On évoque souvent le darwinisme social qui s’est mis en place durant la crise du coronavirus : médecine de guerre (d’abord à Mulhouse), faire vivre et laisser mourir, tri âgiste et validiste des patient.e.s. 

 

L’austérité politique qui dérive d’une gestion étatique de la crise économique est à la source de ce désastre (« casse de l’hôpital public »). 

 

Cela étant sur un plan existentiel et social, on évoque moins souvent les traumatismes qu’ont dû subir les soignant-e-s eux-mêmes et elles-mêmes (en particulier les soignant-e-s subalternes), en devant « assumer » apparemment de tels actes. Certains et certaines d’entre eux seront durablement impactés dans leur vie par une telle séquence de crise sanitaire. Leur non-reconnaissance se poursuit d’ailleurs, et la répression de leurs luttes actuelles montre à quel point ils et elles ne sont pas respectées.

 

Un.e syndicalisme révolutionnaire conséquent.e devrait promouvoir la reconnaissance sociale et même la réparation pour ces personnes qui sont devenues apparemment maltraitantes voire « meurtrières », contre leur gré. Un système qui contraint ses agents exploités d’assumer des actes violents alors même que de tels agents sont d’abord victimes d’une casse qu’ils dénoncent depuis des années est bien la barbarie en soi. 

 

Plus généralement, un tel combat syndicaliste révolutionnaire pourrait cibler le monde du travail en général. Le syndicalisme est trop souvent redistributionniste ; il ne remet pas en cause le travail, l’argent la production et l’exploitation mais il se contente de les gérer de façon dite « humaniste » (contradiction dans les termes). Un syndicalisme révolutionnaire qui viserait l’abolition du travail et donc son auto-abolition future, est beaucoup plus conséquent et cohérent. Ainsi, la plupart des travailleurs et travailleuses, dans l’économie nationale actuelle, contribuent à affermir des structures qui détruisent les individus concrets dans le même temps où elles et ils tentent de préserver leur connexion sociale. Le professeur voudrait instruire et émanciper, mais il se met au service d’une méritocratie bourgeoise cynique et destructrice. Le juge épris de justice (si cela existe encore) voudrait défendre un droit « universel » mais il se met au service d’une justice classiste, raciste et patriarcale.

 

De façon général tout salarié prolétarisé qui entretient le productivisme capitaliste contribue à aggraver la crise écologique et climatique. Chacun et chacune, même la personne exploitée ou exclue (si elle dépend du système de l’argent) est violemment insérée dans un système raciste, classiste, patriarcal, âgiste, validiste, écocidaire.

 

Il serait tout à fait manichéen et absurde d’accuser les exploité-e-s de contribuer consciemment à ce désastre.

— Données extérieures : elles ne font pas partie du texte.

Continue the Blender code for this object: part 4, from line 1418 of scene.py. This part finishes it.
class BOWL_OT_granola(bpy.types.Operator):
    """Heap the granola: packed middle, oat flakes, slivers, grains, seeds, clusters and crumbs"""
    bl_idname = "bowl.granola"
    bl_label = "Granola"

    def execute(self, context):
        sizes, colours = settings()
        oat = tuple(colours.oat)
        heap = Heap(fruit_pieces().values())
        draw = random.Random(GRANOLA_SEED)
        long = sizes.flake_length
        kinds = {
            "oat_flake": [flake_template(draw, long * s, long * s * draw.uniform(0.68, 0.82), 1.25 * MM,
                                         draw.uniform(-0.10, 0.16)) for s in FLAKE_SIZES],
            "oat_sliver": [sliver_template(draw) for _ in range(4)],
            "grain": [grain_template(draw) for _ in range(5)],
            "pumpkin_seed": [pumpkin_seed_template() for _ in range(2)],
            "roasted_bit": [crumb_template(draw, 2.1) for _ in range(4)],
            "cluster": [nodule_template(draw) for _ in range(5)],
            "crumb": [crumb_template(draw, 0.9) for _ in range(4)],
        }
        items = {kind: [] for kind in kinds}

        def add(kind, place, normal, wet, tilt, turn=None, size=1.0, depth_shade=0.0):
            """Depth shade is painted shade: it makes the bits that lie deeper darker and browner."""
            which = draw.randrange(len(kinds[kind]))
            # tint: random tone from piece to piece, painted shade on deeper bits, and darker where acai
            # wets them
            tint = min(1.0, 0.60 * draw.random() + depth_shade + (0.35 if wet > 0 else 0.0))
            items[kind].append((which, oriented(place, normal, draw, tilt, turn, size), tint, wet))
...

Ils et elles sont au contraire victimes non simplement parce qu’ils et elles sont exploitées, mais aussi parce qu’on leur impose un cadre de production et de consommation qui détruit le vivant (on les force à être des destructeurs apparents, malgré eux et elles).

Même les gestionnaires de ce désastre finissent par devenir les victimes du système d’oppression qu’ils défendent, en développant des formes névrotiques obsessionnelle et des formes d’auto-destructions terrifiantes. Il ne s’agit pourtant pas de « plaindre » ces derniers, qui constituent une classe profitante, mais de chercher des moyens de les combattre qui prennent en compte, stratégiquement, leur intérêt intime (et inconscient) à dépasser leur propre condition.

 

Il faudrait aussi penser des voies pour la réparation et la reconnaissance pour toustes les exploité.e.s et exclu.e.s qui doivent apparemment assumer la destruction, qui deviennent maltraitant.e.s contre leur gré, dans un monde morbide où l’économie et les marchandises valorisées se sont autonomisées à l’égard des désirs et des besoins conscients des individus.

 

L’enjeu d’une réparation pour les soignants et soignantes du covid-19 en temps de « médecine de guerre » est une métonymie : ces personnes voudraient soigner mais certaines d’entre elles récemment, ont dû laisser mourir. Cette situation exacerbe au maximum la condition des travailleurs et travailleuses que nous venons de décrire.

 

Le syndicalisme révolutionnaire qui prendrait en charge l’enjeu de la reconnaissance et de la réparation de ces soignants et soignantes pourrait être une brèche : il ouvrirait la brèche par laquelle une dénonciation plus globale de la société du travail se formulerait, dans les luttes et dans la critique, vers l’abolition du travail lui-même, de la marchandise, de la valeur, de l’argent et de l’Etat.